■ **DATA EXCERPT**:
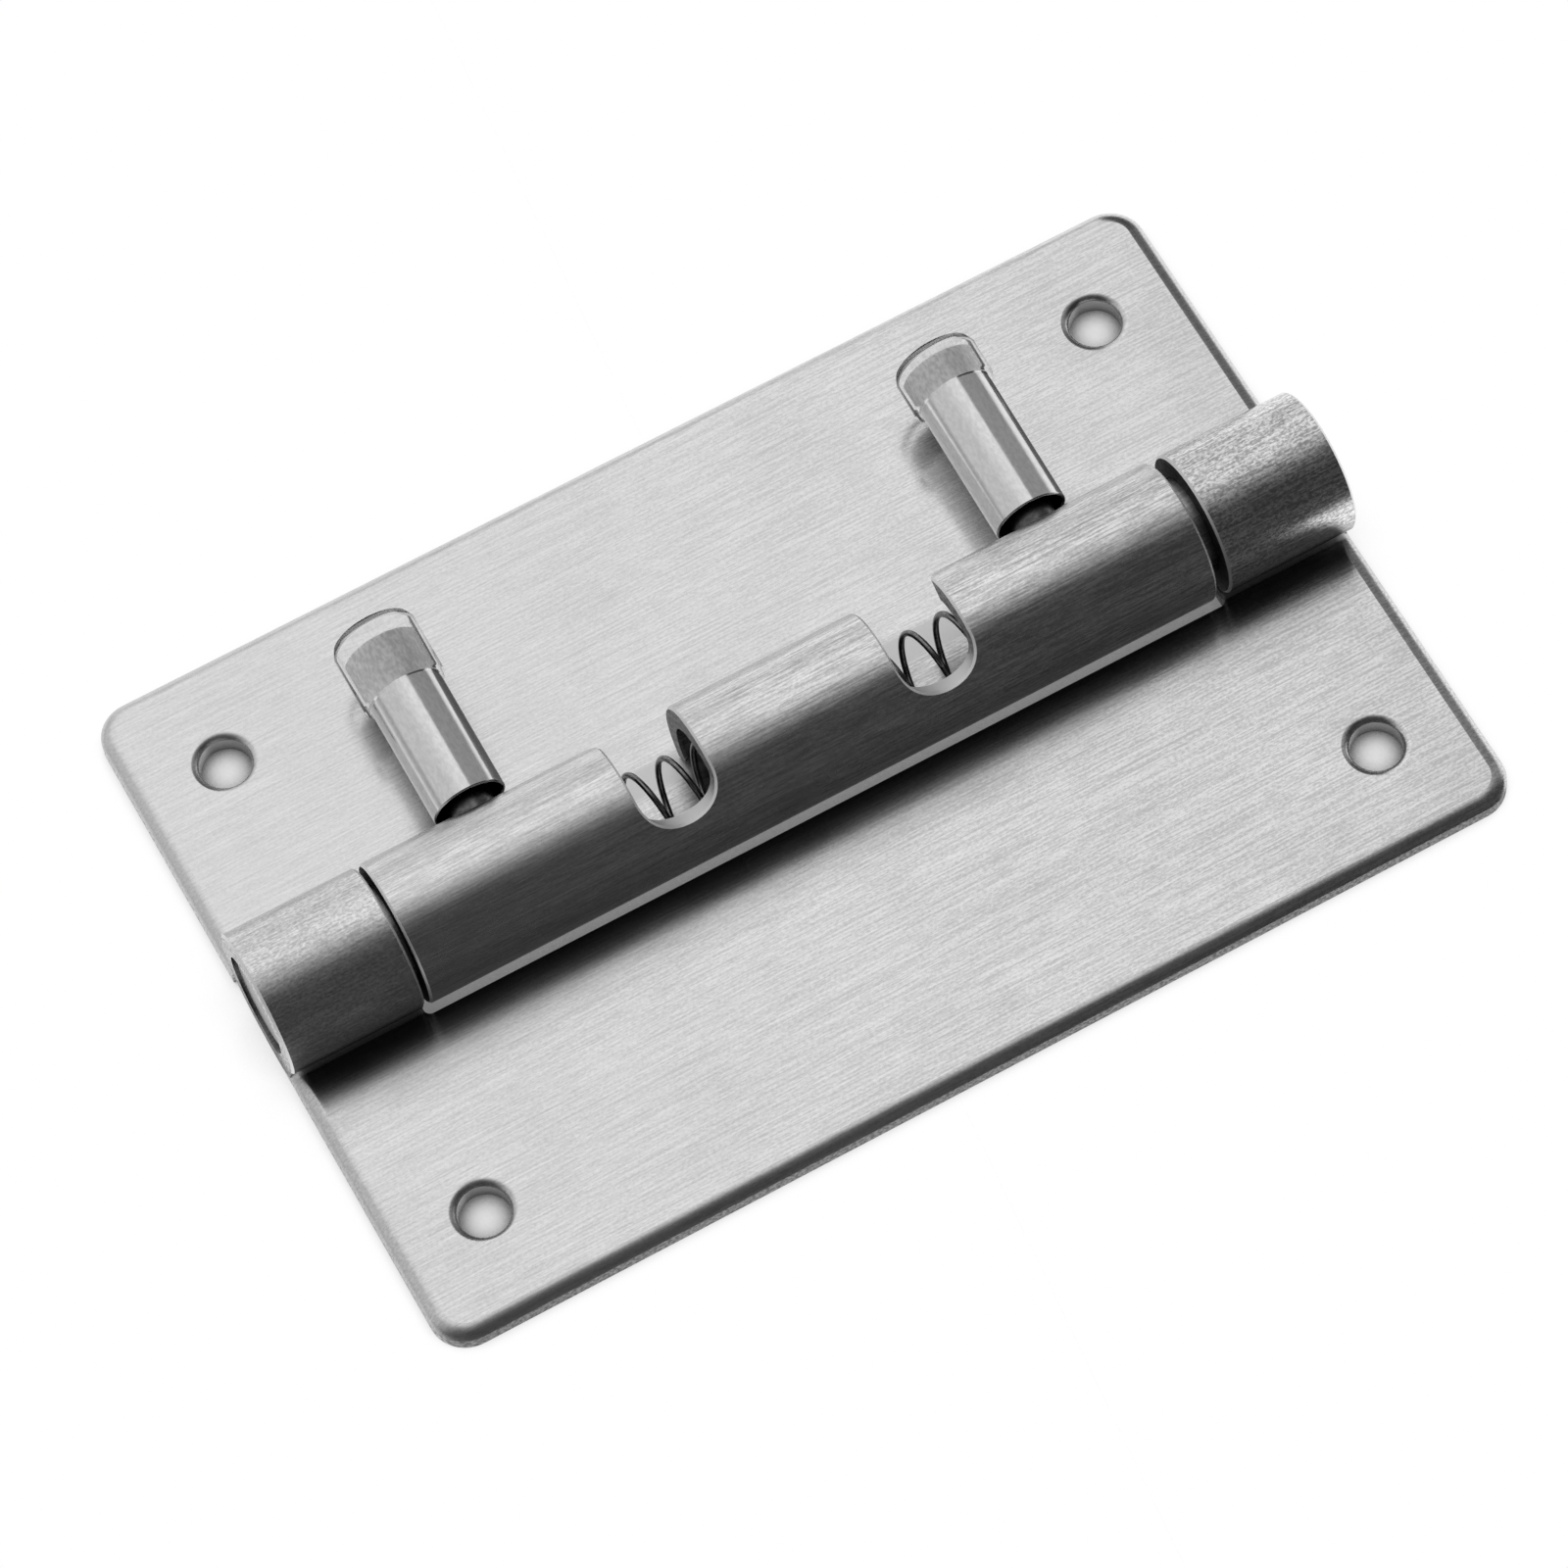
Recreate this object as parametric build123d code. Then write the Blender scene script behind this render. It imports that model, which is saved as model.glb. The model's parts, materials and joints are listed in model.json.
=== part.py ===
from build123d import *
import math
import os

# Spring bolt hinge: two stamped leaves whose edges are rolled into one barrel. Two spring-loaded
# bolts pin the barrel together, and each is drawn back by a small lever on the rear leaf.
# Millimetres. X runs along the barrel, +Y towards the rear leaf, Z = 0 is the mounting face.

# Leaves
LEAF_LENGTH = 100.0
LEAF_REACH = 33.0
SHEET = 2.0
CORNER_RADIUS = 3.2
EDGE_ROLL_WIDTH = 1.3
EDGE_ROLL_DEPTH = 0.75

# Screw holes
HOLE_RADIUS = 2.25
HOLE_SPACING = 83.5
HOLE_REACH = 23.5
HOLE_ROLL_WIDTH = 0.65
HOLE_ROLL_DEPTH = 0.42

# Rolled barrel
BARREL_RADIUS = 6.4
KNUCKLE_LENGTH = 12.2
LEFT_GAP = 0.5
RIGHT_GAP = 1.2
CUT_OUT_REACH = 5.85
CUT_OUT_CORNER = 0.6
FREE_EDGE_GAP = 0.15
BARREL_EDGE_CHAMFER = 0.2

# Lever slots, and the notches over the top in which a drawn lever is parked
SLOT_CLEARANCE = 0.33
SLOT_CORNER = 1.0
NOTCH_CENTRE = 12.1
NOTCH_WIDTH = 6.8
NOTCH_END_ANGLE = 142.0
NOTCH_CORNER = 1.3
STOP_CLEARANCE = 0.2

# Bolts
BOLT_CLEARANCE = 0.05
BOLT_INSET = 0.3
BOLT_INNER_END = 20.0
BOLT_NOSE = 0.6
BOLT_INNER_CHAMFER = 0.3
SPRING_POCKET_DEPTH = 3.0

# Bolt spring
WIRE_RADIUS = 0.27
WIRE_SIDES = 6
COIL_RADIUS = 2.95
COIL_PITCH = 3.28
COIL_PHASE = 1.9
POCKET_CLEARANCE = 0.15
SPRING_SEAT_GAP = 0.02

# Levers
LEVER_PLACE = 26.5
LEVER_TILT = 4.0
STUD_RADIUS = 2.0
STUD_FOOT = 2.6
STUD_TIP = 19.0
THREAD_CLEARANCE = 0.02
TUBE_RADIUS = 3.3
TUBE_START = 7.15
TUBE_END = 23.1
TUBE_MOUTH_RADIUS = 3.0
TUBE_MOUTH_DEPTH = 3.5
TUBE_CHAMFER = 0.35

# Clear caps: the left one is the longer
CAP_RADIUS = 3.8
CAP_GRIP_CLEARANCE = 0.02
CAP_END_ROUND = 1.1
LEFT_CAP_START = 18.75
LEFT_CAP_END = 25.2
RIGHT_CAP_START = 20.3
RIGHT_CAP_END = 24.5
CAP_END_WALL = 0.8

BORE_RADIUS = BARREL_RADIUS - SHEET
BOLT_RADIUS = BORE_RADIUS - BOLT_CLEARANCE
HALF_LENGTH = LEAF_LENGTH / 2
BARREL_LEFT = -HALF_LENGTH + KNUCKLE_LENGTH + LEFT_GAP
BARREL_RIGHT = HALF_LENGTH - KNUCKLE_LENGTH - RIGHT_GAP
FREE_EDGE_SINE = (BORE_RADIUS - FREE_EDGE_GAP) / BARREL_RADIUS
FREE_EDGE_ANGLE = math.degrees(math.asin(FREE_EDGE_SINE))
FREE_EDGE_REACH = BARREL_RADIUS * math.sqrt(1 - FREE_EDGE_SINE**2)
SLOT_EDGE_ANGLE = LEVER_TILT + math.degrees(math.asin((STUD_RADIUS + SLOT_CLEARANCE) / BORE_RADIUS))
OVERSHOOT = 1.0

os.makedirs("parts", exist_ok=True)


# A plane through the barrel's axis whose normal points out of the barrel at an angle, measured
# from the rear leaf's side upwards
def radial_plane(x, angle):
    turn = math.radians(angle)
    return Plane(
        origin=(x, 0, BARREL_RADIUS),
        x_dir=(1, 0, 0),
        z_dir=(0, math.cos(turn), math.sin(turn)),
    )


# Circle-arc cut that rounds a blanked edge: tangent to the face, deepest at the edge
def edge_roll_section(width, depth):
    arc = TangentArc((-width, 0), (0, -depth), tangent=(1, 0))
    outside = Polyline((0, -depth), (depth, -depth), (depth, depth), (-width, depth), (-width, 0))
    return make_face([arc, *outside.edges()])


# Rounded rim of a screw hole
def hole_roll():
    section = mirror(edge_roll_section(HOLE_ROLL_WIDTH, HOLE_ROLL_DEPTH), Plane.YZ)
    return revolve(Plane.XZ * Pos(HOLE_RADIUS, SHEET) * section, Axis.Z)


# Flat plate of the rear leaf with its screw holes and its blanked edges
def leaf_plate():
    outline = Pos(0, LEAF_REACH / 2) * Rectangle(LEAF_LENGTH, LEAF_REACH)
    far_corners = outline.vertices().group_by(Axis.Y)[-1]
    plate = extrude(fillet(far_corners, CORNER_RADIUS), SHEET)
    rim = FilletPolyline(
        (HALF_LENGTH, FREE_EDGE_REACH, SHEET),
        (HALF_LENGTH, LEAF_REACH, SHEET),
        (-HALF_LENGTH, LEAF_REACH, SHEET),
        (-HALF_LENGTH, FREE_EDGE_REACH, SHEET),
        radius=CORNER_RADIUS,
    )
    rim_plane = Plane(origin=rim @ 0, x_dir=(1, 0, 0), z_dir=(0, 1, 0))
    section = mirror(edge_roll_section(EDGE_ROLL_WIDTH, EDGE_ROLL_DEPTH), Plane.XZ)
    plate -= sweep(rim_plane * section, path=rim)
    for side in (-1, 1):
        place = Pos(side * HOLE_SPACING / 2, HOLE_REACH, 0)
        plate -= place * Cylinder(HOLE_RADIUS, 3 * SHEET)
        plate -= place * hole_roll()
    return plate


# Cut-out in a plate, between two places along the barrel, that clears the other leaf's barrel
def cut_out(start, end):
    outline = RectangleRounded(end - start, CUT_OUT_REACH + OVERSHOOT, CUT_OUT_CORNER)
    middle = Pos((start + end) / 2, (CUT_OUT_REACH - OVERSHOOT) / 2, -SHEET)
    return extrude(middle * outline, 3 * SHEET)


# Rolled edge of the rear leaf: it passes under the bore, comes up in front, goes over the top and
# ends just above the leaf at the rear
def barrel_roll(start, end):
    centre = (0, BARREL_RADIUS)
    turn = -270 - FREE_EDGE_ANGLE
    outer = CenterArc(centre, BARREL_RADIUS, -90, turn)
    inner = CenterArc(centre, BORE_RADIUS, -90, turn)
    section = make_face([outer, inner, Line(outer @ 0, inner @ 0), Line(outer @ 1, inner @ 1)])
    return Pos(start, 0, 0) * extrude(Plane.YZ * section, end - start)


# The outer skin of a piece of barrel
def outer_skin(barrel):
    return barrel.faces().filter_by(GeomType.CYLINDER).sort_by(SortBy.AREA)[-1]


# The edges of a piece of barrel's outer skin that show: all but its free edge and the line along
# which it meets the plate
def shown_edges(barrel):
    return outer_skin(barrel).edges().filter_by_position(Axis.Z, BARREL_RADIUS / 2, 2 * BARREL_RADIUS)


# Wedge of the barrel's round, from its axis outwards, between two places along it and two angles
def wedge(start, end, low, high):
    centre = (0, BARREL_RADIUS)
    arc = CenterArc(centre, BARREL_RADIUS + OVERSHOOT, low, high - low)
    section = make_face([arc, Line(arc @ 1, centre), Line(centre, arc @ 0)])
    return Pos(start, 0, 0) * extrude(Plane.YZ * section, end - start)


# Rounds the corner of an opening at a place along the barrel and an angle
def round_corner(opening, x, angle, radius):
    corner = radial_plane(x, angle).offset(BARREL_RADIUS).origin
    edge = opening.edges().filter_by(GeomType.LINE).sort_by_distance(corner)[0]
    return fillet(edge, radius)


# L-shaped opening for the right lever: a slot along the back of the barrel, open to its free edge,
# and a notch from the slot's inner end over the top. The sheet was punched before it was rolled, so
# the wall at the notch's round end runs towards the barrel's axis.
def lever_opening():
    half_width = NOTCH_WIDTH / 2
    spread = half_width / BARREL_RADIUS
    inner_side = NOTCH_CENTRE - half_width
    outer_side = NOTCH_CENTRE + half_width
    slot_end = LEVER_PLACE + STUD_RADIUS + STOP_CLEARANCE
    below_free_edge = (-90 - FREE_EDGE_ANGLE) / 2
    round_end_angle = NOTCH_END_ANGLE - math.degrees(spread)

    slot = wedge(inner_side, slot_end, below_free_edge, SLOT_EDGE_ANGLE)
    slot = round_corner(slot, slot_end, SLOT_EDGE_ANGLE, SLOT_CORNER)
    notch = wedge(inner_side, outer_side, below_free_edge, round_end_angle)
    opening = round_corner(slot + notch, outer_side, SLOT_EDGE_ANGLE, NOTCH_CORNER)

    outlines = []
    for radius in (BORE_RADIUS - OVERSHOOT, BARREL_RADIUS + OVERSHOOT):
        stretch = radius * math.tan(spread) / half_width
        place = radial_plane(NOTCH_CENTRE, round_end_angle).offset(radius)
        outlines.append(place * scale(Circle(half_width), by=(1, stretch, 1)))
    return opening + loft(outlines, ruled=True)


def build_front_leaf():
    plate = leaf_plate() - cut_out(-HALF_LENGTH + KNUCKLE_LENGTH, HALF_LENGTH - KNUCKLE_LENGTH)
    leaf = plate
    for start in (-HALF_LENGTH, HALF_LENGTH - KNUCKLE_LENGTH):
        knuckle = barrel_roll(start, start + KNUCKLE_LENGTH)
        leaf += chamfer(shown_edges(knuckle), BARREL_EDGE_CHAMFER)
    return mirror(leaf, Plane.XZ)


def build_rear_leaf():
    plate = leaf_plate()
    plate -= cut_out(-HALF_LENGTH - OVERSHOOT, BARREL_LEFT)
    plate -= cut_out(BARREL_RIGHT, HALF_LENGTH + OVERSHOOT)
    opening = lever_opening()
    barrel = barrel_roll(BARREL_LEFT, BARREL_RIGHT) - opening - mirror(opening, Plane.YZ)
    return plate + chamfer(shown_edges(barrel), BARREL_EDGE_CHAMFER)


# Right-hand bolt: a round pin with a chamfered nose, a pocket for the spring in its inner end and
# a tapped cross hole for the lever's stud
def build_bolt():
    length = HALF_LENGTH - BOLT_INSET - BOLT_INNER_END
    inner_face = Plane(origin=(BOLT_INNER_END, 0, BARREL_RADIUS), x_dir=(0, 1, 0), z_dir=(1, 0, 0))
    pin = extrude(inner_face * Circle(BOLT_RADIUS), length)
    pin = chamfer(pin.edges().group_by(Axis.X)[-1], BOLT_NOSE)
    pin = chamfer(pin.edges().group_by(Axis.X)[0], BOLT_INNER_CHAMFER)
    pocket_radius = COIL_RADIUS + WIRE_RADIUS + POCKET_CLEARANCE
    pin -= extrude(inner_face * Circle(pocket_radius), SPRING_POCKET_DEPTH)
    foot = radial_plane(LEVER_PLACE, LEVER_TILT).offset(-STUD_FOOT)
    return pin - extrude(foot * Circle(STUD_RADIUS + THREAD_CLEARANCE), STUD_FOOT + BARREL_RADIUS)


# Open-coiled spring that pushes the two bolts apart, seated in their pockets. Its wire has six
# sides, which keeps so long a coil light.
def build_spring():
    pocket_floor = BOLT_INNER_END + SPRING_POCKET_DEPTH
    reach = pocket_floor - WIRE_RADIUS - SPRING_SEAT_GAP
    coil = Helix(pitch=COIL_PITCH, height=2 * reach, radius=COIL_RADIUS)
    start_turn = (-reach - COIL_PHASE) / COIL_PITCH * 360
    place = Plane(origin=(-reach, 0, BARREL_RADIUS), x_dir=(0, 1, 0), z_dir=(1, 0, 0))
    path = place * Rot(0, 0, start_turn) * coil
    wire_section = Plane(origin=path @ 0, z_dir=path % 0) * RegularPolygon(WIRE_RADIUS, WIRE_SIDES)
    return sweep(wire_section, path=path, is_frenet=True)


# Round rod along the right-hand lever, between two distances from the barrel's axis
def lever_rod(radius, start, end):
    return extrude(radial_plane(LEVER_PLACE, LEVER_TILT).offset(start) * Circle(radius), end - start)


def build_stud():
    return lever_rod(STUD_RADIUS, -STUD_FOOT, STUD_TIP)


# Steel sleeve of a lever: open towards the barrel, tapped on to its stud, closed at the far end
def build_lever_tube():
    tube = lever_rod(TUBE_RADIUS, TUBE_START, TUBE_END)
    tube = chamfer(tube.edges().group_by(Axis.Y)[-1], TUBE_CHAMFER)
    tube -= lever_rod(TUBE_MOUTH_RADIUS, TUBE_START, TUBE_START + TUBE_MOUTH_DEPTH)
    return tube - lever_rod(STUD_RADIUS + THREAD_CLEARANCE, TUBE_START, STUD_TIP + THREAD_CLEARANCE)


# Clear plastic cap pushed over the end of a lever
def build_cap(start, end):
    cap = lever_rod(CAP_RADIUS, start, end)
    cap = fillet(cap.edges().group_by(Axis.Y)[-1], CAP_END_ROUND)
    return cap - lever_rod(TUBE_RADIUS + CAP_GRIP_CLEARANCE, start, end - CAP_END_WALL)


# The left-hand copy of a right-hand piece
def left_of(piece):
    return mirror(piece, Plane.YZ)


pieces = {
    "front_leaf": build_front_leaf(),
    "rear_leaf": build_rear_leaf(),
    "bolt_spring": build_spring(),
    "right_bolt": build_bolt(),
    "left_bolt": left_of(build_bolt()),
    "right_lever_stud": build_stud(),
    "left_lever_stud": left_of(build_stud()),
    "right_lever_tube": build_lever_tube(),
    "left_lever_tube": left_of(build_lever_tube()),
    "right_lever_cap": build_cap(RIGHT_CAP_START, RIGHT_CAP_END),
    "left_lever_cap": left_of(build_cap(LEFT_CAP_START, LEFT_CAP_END)),
}

for name, piece in pieces.items():
    export_step(piece, f"parts/{name}.step")
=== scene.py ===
# %% [markdown]
# # A spring bolt hinge in brushed steel
# The hinge is two stamped leaves whose edges are rolled into one barrel. Two bolts slide in the
# barrel, a spring pushes them apart, and each has a small lever with a clear cap on its end.
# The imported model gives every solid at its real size. This script loads it as a fixed frame and
# gives it its looks: the brushed grain, the polished levers, the wire spring and the clear caps.

# %% Load the frame
import json
import math

import bmesh
import bpy
from mathutils import Matrix, Vector


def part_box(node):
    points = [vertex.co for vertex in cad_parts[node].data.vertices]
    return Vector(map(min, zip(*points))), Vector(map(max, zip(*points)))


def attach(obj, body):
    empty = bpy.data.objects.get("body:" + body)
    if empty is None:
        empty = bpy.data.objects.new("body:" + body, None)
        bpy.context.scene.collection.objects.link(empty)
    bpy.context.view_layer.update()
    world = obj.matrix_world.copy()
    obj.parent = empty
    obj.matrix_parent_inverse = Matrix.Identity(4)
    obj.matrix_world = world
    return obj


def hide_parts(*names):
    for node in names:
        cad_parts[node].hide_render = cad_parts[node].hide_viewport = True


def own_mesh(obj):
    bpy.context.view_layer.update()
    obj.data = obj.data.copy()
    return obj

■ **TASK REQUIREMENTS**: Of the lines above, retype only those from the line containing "# Steel sleeve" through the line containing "bpy.context.scene.collection.objects.link(empty)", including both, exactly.

■ **REPLY**:
# Steel sleeve of a lever: open towards the barrel, tapped on to its stud, closed at the far end
def build_lever_tube():
    tube = lever_rod(TUBE_RADIUS, TUBE_START, TUBE_END)
    tube = chamfer(tube.edges().group_by(Axis.Y)[-1], TUBE_CHAMFER)
    tube -= lever_rod(TUBE_MOUTH_RADIUS, TUBE_START, TUBE_START + TUBE_MOUTH_DEPTH)
    return tube - lever_rod(STUD_RADIUS + THREAD_CLEARANCE, TUBE_START, STUD_TIP + THREAD_CLEARANCE)


# Clear plastic cap pushed over the end of a lever
def build_cap(start, end):
    cap = lever_rod(CAP_RADIUS, start, end)
    cap = fillet(cap.edges().group_by(Axis.Y)[-1], CAP_END_ROUND)
    return cap - lever_rod(TUBE_RADIUS + CAP_GRIP_CLEARANCE, start, end - CAP_END_WALL)


# The left-hand copy of a right-hand piece
def left_of(piece):
    return mirror(piece, Plane.YZ)


pieces = {
    "front_leaf": build_front_leaf(),
    "rear_leaf": build_rear_leaf(),
    "bolt_spring": build_spring(),
    "right_bolt": build_bolt(),
    "left_bolt": left_of(build_bolt()),
    "right_lever_stud": build_stud(),
    "left_lever_stud": left_of(build_stud()),
    "right_lever_tube": build_lever_tube(),
    "left_lever_tube": left_of(build_lever_tube()),
    "right_lever_cap": build_cap(RIGHT_CAP_START, RIGHT_CAP_END),
    "left_lever_cap": left_of(build_cap(LEFT_CAP_START, LEFT_CAP_END)),
}

for name, piece in pieces.items():
    export_step(piece, f"parts/{name}.step")
=== scene.py ===
# %% [markdown]
# # A spring bolt hinge in brushed steel
# The hinge is two stamped leaves whose edges are rolled into one barrel. Two bolts slide in the
# barrel, a spring pushes them apart, and each has a small lever with a clear cap on its end.
# The imported model gives every solid at its real size. This script loads it as a fixed frame and
# gives it its looks: the brushed grain, the polished levers, the wire spring and the clear caps.

# %% Load the frame
import json
import math

import bmesh
import bpy
from mathutils import Matrix, Vector


def part_box(node):
    points = [vertex.co for vertex in cad_parts[node].data.vertices]
    return Vector(map(min, zip(*points))), Vector(map(max, zip(*points)))


def attach(obj, body):
    empty = bpy.data.objects.get("body:" + body)
    if empty is None:
        empty = bpy.data.objects.new("body:" + body, None)
        bpy.context.scene.collection.objects.link(empty)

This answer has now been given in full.